Missouri law also recognizes that “[s]ummary judgment is always a judgment on the merits.” State ex rel. City of Blue Springs, Mo. v. Schieber, 343 S.W.3d 686, 690 (Mo.Ct.App. 2011).
Conclusion
Because the Court grants partial summary judgment on the issue of qualified immunity for Defendants Couch, Johnson, Huff, and Crutchfield, only one defendant remains-Defendant Davidson. Further, the Court does not find summary judgment appropriate on the issue of whether the Letter prematurely revoked Plaintiff's license because genuine disputes of material fact remain.

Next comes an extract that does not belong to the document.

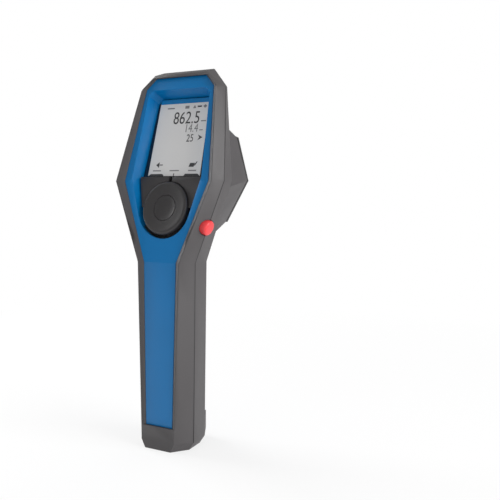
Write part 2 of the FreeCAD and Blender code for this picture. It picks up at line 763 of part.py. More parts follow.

But, to avoid any further confusion, the Court notes that the only issue remaining in this case is whether Defendant Davidson's July 29, 2016 letter (the “Letter) “revoked” Plaintiff's license such that Plaintiff is entitled to damages, other than actual damages stemming from his inability to write or authorize bonds.
Accordingly, IT IS HEREBY ORDERED that Defendants' Motion for Summary Judgment, Doc. [158], is DENIED in part and GRANTED in part.